Time To Get The Politics Right
Anyone paying attention to the current political season has to have noticed that the issue of “values” is not lost in the current presidential race.
As veteran political operative Mike Lux observes at Huffington Post, the presidential race is turning out to be the “ultimate debate in values and morality and what will benefit the future of the vast majority of Americans more.”
Whereas the contrast in values between the opposing candidates seems clear on economics, healthcare, and the future of the Safety Net, the debate on which values should drive education policy remains lost in a fog.
This isn’t the fault of the Republican candidates. With Mitt Romney’s pick of Paul Ryan to join him on the ticket, he has cemented himself to an education agenda that includes cutting spending on children, transferring taxpayer money intended for public schools into private pockets, and making education more a competitive scramble to get your kid to the front of the line. Talk about coldhearted.
This complete rejection of the hundred years of progress for American children will invariably lead to an education system in which only the very wealthy can guarantee their children access to the quality education they want.
On the other hand, what Democrats are opposing Republicans with isn’t always clear.
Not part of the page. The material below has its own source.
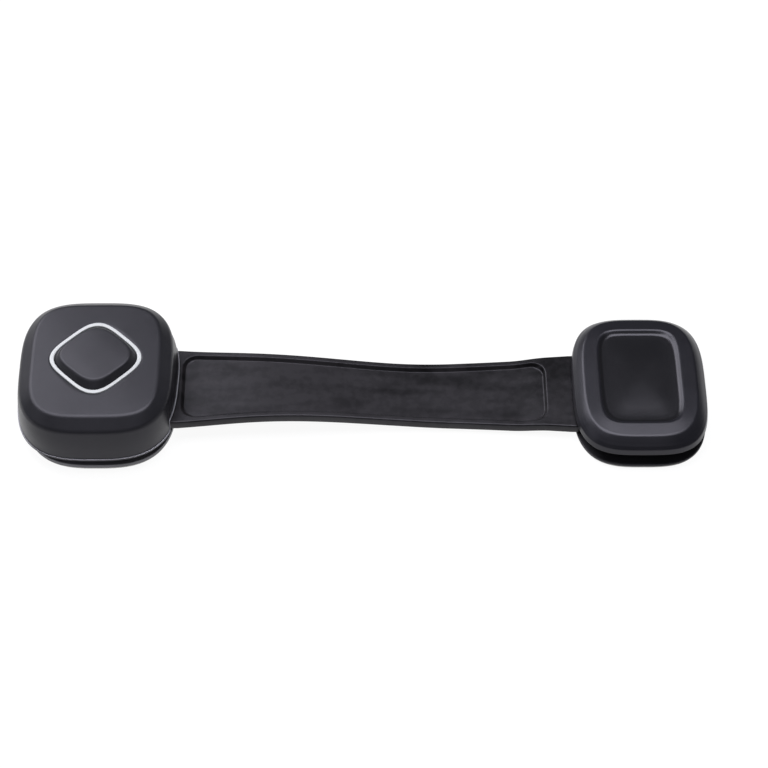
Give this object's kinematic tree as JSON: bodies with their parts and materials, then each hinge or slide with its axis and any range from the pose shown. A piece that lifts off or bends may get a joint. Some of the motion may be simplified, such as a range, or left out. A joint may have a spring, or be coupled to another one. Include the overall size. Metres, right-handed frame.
{
  "type": "cabinet strap lock",
  "caption": "Adhesive cabinet safety lock: a push-button latch housing, a waisted flexible strap with a long recess, and a swivelling anchor pad.",
  "frame": {"origin": "middle of the whole lock at rest, on the surface that its two adhesive pads stick to", "axes": "+X along the strap from the latch to the anchor, +Z away from the surface that the lock sticks to"},
  "size_m": [0.21, 0.054, 0.0223],
  "materials": {
    "foam_tape": "white double-sided foam tape",
    "base_black": "satin black moulded plastic",
    "inner_black": "plain black moulded plastic",
    "housing_black": "fine satin black moulded plastic",
    "ring_grey": "light grey moulded plastic",
    "button_black": "soft satin black plastic",
    "spring_steel": "spring wire",
    "catch_plastic": "natural white acetal",
    "screw_steel": "zinc-plated steel",
    "strap_rubber": "flexible black moulding with faint streaks",
    "cap_black": "satin black moulded plastic"
  },
  "bodies": {
    "latch": {"latch_adhesive_pad": "foam_tape", "latch_base_plate": "base_black", "latch_chassis": "inner_black", "latch_housing": "housing_black", "button_ring": "ring_grey", "button_spring": "spring_steel", "catch_clip": "catch_plastic", "catch_screws": "screw_steel", "housing_screws": "screw_steel"},
    "button": {"release_button": "button_black"},
    "strap_arm": {"strap_tongue": "catch_plastic", "tongue_rivets": "screw_steel", "strap": "strap_rubber", "swivel_plate": "inner_black", "anchor_cap": "cap_black", "cap_screws": "screw_steel"},
    "anchor": {"anchor_adhesive_pad": "foam_tape", "anchor_base_plate": "base_black", "slip_washer": "catch_plastic", "pivot_washer": "screw_steel", "pivot_screw": "screw_steel"}
  },
  "joints": [
    {"name": "button_press", "type": "slide", "parent": "latch", "child": "button", "axis": [0, 0, -1], "range_m": [0, 0.0024], "stiffness_N_per_m": 600, "springref_m": -0.001, "deforming": ["button_spring", "catch_clip"]},
    {"name": "strap_release", "type": "slide", "parent": "latch", "child": "strap_arm", "axis": [1, 0, 0], "range_m": [0, 0.044]},
    {"name": "anchor_swivel", "type": "hinge", "parent": "strap_arm", "child": "anchor", "pos_m": [0.0846, 0, 0.004], "axis": [0, 0, 1], "continuous": true}
  ]
}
The technocrats under Secretary Duncan tick off a checklist of “progress” that has yet to have any direct benefits to children, while they continue to be clueless about why teachers and parents oppose their efforts.
Instead, what’s required is for Democrats to return to preaching the historic values that made our country great — a commitment to the dignity and well-being of all children, a vow to infuse their daily lives with good health, nutrition, and creative play, and a nation-wide investment in education that provides all children with opportunities to learn as much as they can.